-- start Material provided --

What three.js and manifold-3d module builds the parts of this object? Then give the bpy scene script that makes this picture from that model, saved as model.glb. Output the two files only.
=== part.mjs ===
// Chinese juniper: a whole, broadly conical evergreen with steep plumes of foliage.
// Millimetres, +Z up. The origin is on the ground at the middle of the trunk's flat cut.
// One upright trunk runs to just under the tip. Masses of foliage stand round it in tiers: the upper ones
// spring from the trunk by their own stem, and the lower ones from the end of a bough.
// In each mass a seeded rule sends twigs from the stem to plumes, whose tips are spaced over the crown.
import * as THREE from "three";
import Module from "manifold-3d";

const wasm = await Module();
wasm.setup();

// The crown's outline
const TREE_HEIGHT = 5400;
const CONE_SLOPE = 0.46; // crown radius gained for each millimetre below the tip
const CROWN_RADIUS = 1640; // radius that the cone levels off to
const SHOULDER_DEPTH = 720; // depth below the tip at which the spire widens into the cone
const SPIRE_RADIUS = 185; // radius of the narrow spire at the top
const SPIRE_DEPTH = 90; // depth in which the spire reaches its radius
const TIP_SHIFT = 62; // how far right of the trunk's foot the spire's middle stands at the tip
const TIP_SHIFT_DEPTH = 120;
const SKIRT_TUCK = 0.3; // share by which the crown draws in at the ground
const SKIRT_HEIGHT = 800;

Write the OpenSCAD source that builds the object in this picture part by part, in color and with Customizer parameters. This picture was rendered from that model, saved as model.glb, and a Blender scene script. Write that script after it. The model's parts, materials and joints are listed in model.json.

-- end Material provided --

### Stated task
Quote each line of the listing above exactly.

### Solution
What three.js and manifold-3d module builds the parts of this object? Then give the bpy scene script that makes this picture from that model, saved as model.glb. Output the two files only.
=== part.mjs ===
// Chinese juniper: a whole, broadly conical evergreen with steep plumes of foliage.
// Millimetres, +Z up. The origin is on the ground at the middle of the trunk's flat cut.
// One upright trunk runs to just under the tip. Masses of foliage stand round it in tiers: the upper ones
// spring from the trunk by their own stem, and the lower ones from the end of a bough.
// In each mass a seeded rule sends twigs from the stem to plumes, whose tips are spaced over the crown.
import * as THREE from "three";
import Module from "manifold-3d";

const wasm = await Module();
wasm.setup();

// The crown's outline
const TREE_HEIGHT = 5400;
const CONE_SLOPE = 0.46; // crown radius gained for each millimetre below the tip
const CROWN_RADIUS = 1640; // radius that the cone levels off to
const SHOULDER_DEPTH = 720; // depth below the tip at which the spire widens into the cone
const SPIRE_RADIUS = 185; // radius of the narrow spire at the top
const SPIRE_DEPTH = 90; // depth in which the spire reaches its radius
const TIP_SHIFT = 62; // how far right of the trunk's foot the spire's middle stands at the tip
const TIP_SHIFT_DEPTH = 120;
const SKIRT_TUCK = 0.3; // share by which the crown draws in at the ground
const SKIRT_HEIGHT = 800;

Write the OpenSCAD source that builds the object in this picture part by part, in color and with Customizer parameters. This picture was rendered from that model, saved as model.glb, and a Blender scene script. Write that script after it. The model's parts, materials and joints are listed in model.json.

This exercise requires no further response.